Spatial Branch-and-Bound for Computing Multiplayer Nash Equilibrium
Jakub Černý, Shuvomoy Das Gupta, Christian Kroer
TL;DR
This work targets the challenge of computing Nash equilibria in multiplayer normal-form games, where general-sum settings are $PPAD$-complete and complete solvers struggle to scale. The authors formulate NE as a polynomial complementarity problem and develop a complete, sound spatial branch-and-bound (SBnB) algorithm, leveraging a penalized continuous reformulation to enable efficient continuous-branching and strong warm-starts from nonlinear interior-point methods. They prove equivalence between the continuous penalized formulation and the original MIQCP, and show that a zero penalization corresponds to an exact NE, while small penalties yield $\epsilon$-Nash equilibria. Empirically, the proposed SBnB (and its early-termination variant SBnB-e) outperforms existing complete methods on mid-sized random graphical games, delivering higher-precision equilibria and faster runtimes, and demonstrating the potential for integration into oracle-based solvers for larger-scale problems.
Abstract
Equilibria of realistic multiplayer games constitute a key solution concept both in practical applications, such as online advertising auctions and electricity markets, and in analytical frameworks used to study strategic voting in elections or assess policy impacts in integrated assessment models. However, efficiently computing these equilibria requires games to have a carefully designed structure and satisfy numerous restrictions; otherwise, the computational complexity becomes prohibitive.

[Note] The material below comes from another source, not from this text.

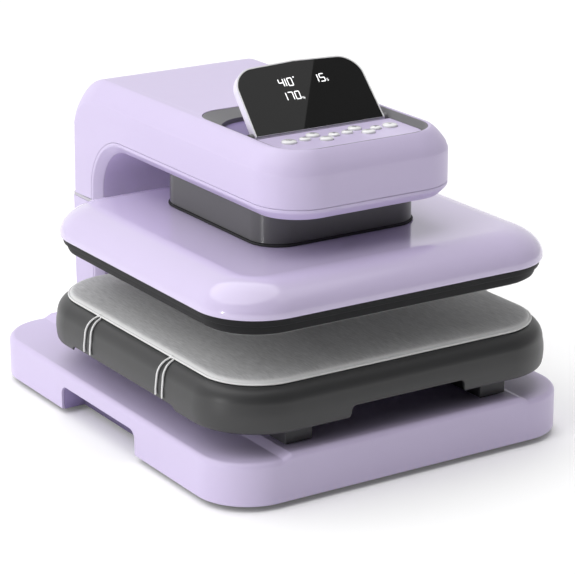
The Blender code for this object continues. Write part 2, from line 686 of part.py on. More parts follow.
def display_outline(inset, low):
    """Display's face, up from the hinge axis: a little narrower and slightly arched at the top."""
    half, top, r = DISPLAY_HALF - inset, DISPLAY_LONG - inset, DISPLAY_R - inset
    corners = arc(half - r, top - r, r, 0, 90) + arc(-half + r, top - r, r, 90, 180)
    shaped = [(-half, low), (half, low)]
    for x, s in corners:
        share = (s / top) ** 2
        shaped.append((x * (1 - DISPLAY_NARROWING / half * share),
                       s - DISPLAY_ARCH * share * (x / half) ** 2))
    return shaped


def tilt_display(*objects):
    """Turn flat display pieces, modelled about the origin, to the open pose at the hinge."""
    axis_y, axis_z = DISPLAY_AXIS
    move = (Matrix.Translation((0.0, axis_y * MM, axis_z * MM))
            @ Matrix.Rotation(math.radians(DISPLAY_TILT), 4, "X"))
    for obj in objects:
        obj.data.transform(move)


def make_display():
    half_thick = DISPLAY_THICK / 2
    housing = prism("display_housing", [display_outline(0.0, 0.0)], -half_thick, half_thick)
    open_top = half_thick + 5.0
    barrel = prism("hinge_barrel", [circle(0.0, 0.0, half_thick, 24)],
                   -DISPLAY_HALF, DISPLAY_HALF, "X", cutter=True)
    glass_seat = prism("glass_seat", [display_outline(1.6, -6.0)], half_thick - 1.5, open_top, cutter=True)
    board_room = prism("board_room", [display_outline(5.0, 9.0)], -half_thick + 1.8, open_top, cutter=True)
    bore = prism("housing_bore", [circle(0.0, 0.0, PIN_R + GAP, 16)], -100.0, 100.0, "X", cutter=True)
    glass = prism("display_glass", [display_outline(1.9, -2.0)], half_thick - 1.2, half_thick)
    board = prism("display_board", [display_outline(6.0, 10.0)], -half_thick + 3.0, -half_thick + 4.6)
    tilt_display(housing, barrel, glass_seat, board_room, bore, glass, board)
    join(housing, barrel)
    cut(housing, glass_seat, board_room, bore)
    paint(housing, LILAC, 0.3)
    paint(glass, (0.01, 0.01, 0.012), 0.08)
    paint(board, (0.02, 0.16, 0.07), 0.5)
    pivot("display_hinge", 0.0, *DISPLAY_AXIS, housing, glass, board)


def make_inlet():
    """Mains socket with its rocker switch, let into the back of the column."""
    frame = box_outline(INLET_X - INLET_HALF, INLET_X + INLET_HALF, *INLET_Z)
    inlet = prism("mains_inlet", [frame], 230.6, ARM_BACK + 1.2, "Y")
    socket_z = (INLET_Z[0] + 4.0, INLET_Z[0] + 22.0)
    socket = box_outline(INLET_X - 11.0, INLET_X + 11.0, *socket_z)
    cut(inlet, prism("socket_room", [socket], 234.0, 260.0, "Y", cutter=True))
    for x in (-6.0, 0.0, 6.0):
        blade = block(f"blade_form_{int(x) + 6}", (INLET_X + x - 1.0, INLET_X + x + 1.0), (233.0, 243.0),
                      (INLET_Z[0] + 10.0, INLET_Z[0] + 14.0), cutter=True)
        join(inlet, blade)
    switch_z = INLET_Z[1] - 12.0
    bay = box_outline(INLET_X - 11.0, INLET_X + 11.0, switch_z - 8.0, switch_z + 8.0)
    cut(inlet, prism("switch_bay", [bay], 236.0, 260.0, "Y", cutter=True))
    rocker_profile = [(238.0, switch_z - 3.0), (238.0, switch_z + 3.0), (244.0, switch_z + 6.2),
                      (248.6, switch_z + 6.2), (246.6, switch_z), (246.6, switch_z - 6.2),
                      (243.4, switch_z - 6.2)]
    rocker = prism("power_rocker", [rocker_profile], INLET_X - 10.5, INLET_X + 10.5, "X")
    paint(inlet, BLACK, 0.4)
    paint(rocker, BLACK, 0.3)
    pivot("rocker_axis", INLET_X, 242.0, switch_z, rocker)


def main():
    global PARTS, CUTTERS
    clear_scene()
    PARTS = new_collection("heat_press")
    CUTTERS = new_collection("cutters")
    make_base()
    make_tray()
    make_platen()
    make_frame()
    make_lift()
    make_arm()
    make_controls()
    make_display()
    make_inlet()
    bpy.context.view_layer.update()


main()
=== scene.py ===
"""Looks for the countertop heat press, put together in the order a fitter would: base, column and arm,
lower tray, upper platen, controls, display, back. Metres, +Z up, front facing -Y, in the frame's place."""
import json
import math

import bmesh
import bpy
from mathutils import Matrix, Vector


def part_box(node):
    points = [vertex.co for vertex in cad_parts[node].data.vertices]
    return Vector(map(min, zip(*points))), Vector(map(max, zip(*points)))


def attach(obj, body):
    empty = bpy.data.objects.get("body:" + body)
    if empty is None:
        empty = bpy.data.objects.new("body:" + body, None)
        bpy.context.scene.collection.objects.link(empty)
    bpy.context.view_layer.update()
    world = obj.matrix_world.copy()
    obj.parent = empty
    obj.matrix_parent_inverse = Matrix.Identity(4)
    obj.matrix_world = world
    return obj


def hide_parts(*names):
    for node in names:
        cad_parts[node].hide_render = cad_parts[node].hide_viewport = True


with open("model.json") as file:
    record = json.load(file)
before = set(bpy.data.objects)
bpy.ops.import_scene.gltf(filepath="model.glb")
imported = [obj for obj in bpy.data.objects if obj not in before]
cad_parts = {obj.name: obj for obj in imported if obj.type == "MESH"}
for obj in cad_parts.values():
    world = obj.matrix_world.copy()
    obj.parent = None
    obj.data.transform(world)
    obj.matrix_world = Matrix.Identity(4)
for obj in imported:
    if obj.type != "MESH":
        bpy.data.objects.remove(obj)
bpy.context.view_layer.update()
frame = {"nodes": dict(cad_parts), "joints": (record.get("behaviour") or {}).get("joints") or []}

# ------------------------------------------------------------------ camera
# A long lens from the front left and a little above, square to the press's near corner.
lens = bpy.data.cameras.new("camera")
lens.lens = 153.3
lens.sensor_width = 36.0
lens.clip_end = 100.0
camera = bpy.data.objects.new("camera", lens)
camera.location = (-1.3360, -2.1139, 0.9533)
camera.rotation_euler = (math.radians(90 - 18.23), math.radians(0.05), math.radians(-32.646))
bpy.context.scene.collection.objects.link(camera)
bpy.context.scene.camera = camera

# ------------------------------------------------------------------ studio
# A seamless pale floor under an even white sky. One large soft light from the left gives the bright
# left faces and the shadow to the right; a narrow strip draws the fine bright line down the left edges,
# and a weak light from the right opens the shaded faces.
bpy.context.scene.view_settings.view_transform = "Standard"


def feed(tree, socket, value):
    """Link an output to a socket, or give the socket a plain value."""
    if isinstance(value, bpy.types.NodeSocket):
        tree.links.new(value, socket)
    else:
        socket.default_value = value


def dress(tree, made_node, **inputs):
    """Set a node's named inputs."""
    for label, value in inputs.items():
        feed(tree, made_node.inputs[label.replace("_", " ")], value)


def node(tree, kind, **inputs):
    """Add a node and set its named inputs: a value, or an output to link."""
    made_node = tree.nodes.new(kind)
    dress(tree, made_node, **inputs)
    return made_node


def maths(tree, operation, *values):
    """Result of a maths node on values or outputs."""
    made_node = tree.nodes.new("ShaderNodeMath")
    made_node.operation = operation
    for socket, value in zip(made_node.inputs, values):
        feed(tree, socket, value)
    return made_node.outputs[0]


def new_finish(name):
    """An empty material: itself, its node tree and its surface shader."""
    finish = bpy.data.materials.new(name)
    finish.use_nodes = True
    return finish, finish.node_tree, finish.node_tree.nodes["Principled BSDF"]


sky = bpy.data.worlds.new("studio_sky")
bpy.context.scene.world = sky
sky.use_nodes = True
toward = sky.node_tree.nodes.new("ShaderNodeVectorMath")
toward.operation = "DOT_PRODUCT"
feed(sky.node_tree, toward.inputs[0], node(sky.node_tree, "ShaderNodeTexCoord").outputs["Generated"])
feed(sky.node_tree, toward.inputs[1], (0.02, 0.50, -0.10))
glow = maths(sky.node_tree, "ADD", toward.outputs["Value"], 0.50)
glow.node.use_clamp = True
dress(sky.node_tree, sky.node_tree.nodes["Background"], Strength=glow, Color=(1.0, 1.0, 1.0, 1.0))

floor_mesh = bpy.data.meshes.new("studio_floor")
floor_mesh.from_pydata([(-30, -30, 0), (30, -30, 0), (30, 30, 0), (-30, 30, 0)], [], [(0, 1, 2, 3)])
floor = bpy.data.objects.new("studio_floor", floor_mesh)
bpy.context.scene.collection.objects.link(floor)
floor_finish, floor_tree, floor_shader = new_finish("studio_floor")
dress(floor_tree, floor_shader, Base_Color=(0.96, 0.96, 0.96, 1.0), Roughness=0.9, Specular_IOR_Level=0.1,
      Emission_Color=(1.0, 1.0, 1.0, 1.0), Emission_Strength=0.09)
floor_mesh.materials.append(floor_finish)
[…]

In particular, finding even approximate Nash equilibria in general-sum normal-form games with two or more players is known to be PPAD-complete. Current state-of-the-art algorithms for computing Nash equilibria in multiplayer normal-form games either suffer from poor scalability due to their reliance on non-convex optimization solvers, or lack guarantees of convergence to a true equilibrium. In this paper, we propose a formulation of the Nash equilibrium computation problem as a polynomial complementarity problem and develop a complete and sound spatial branch-and-bound algorithm based on this formulation. We provide a qualitative analysis arguing why one should expect our approach to perform well, and show the relationship between approximate solutions to our formulation and that of computing an approximate Nash equilibrium. Empirical evaluations demonstrate that our algorithm substantially outperforms existing complete methods.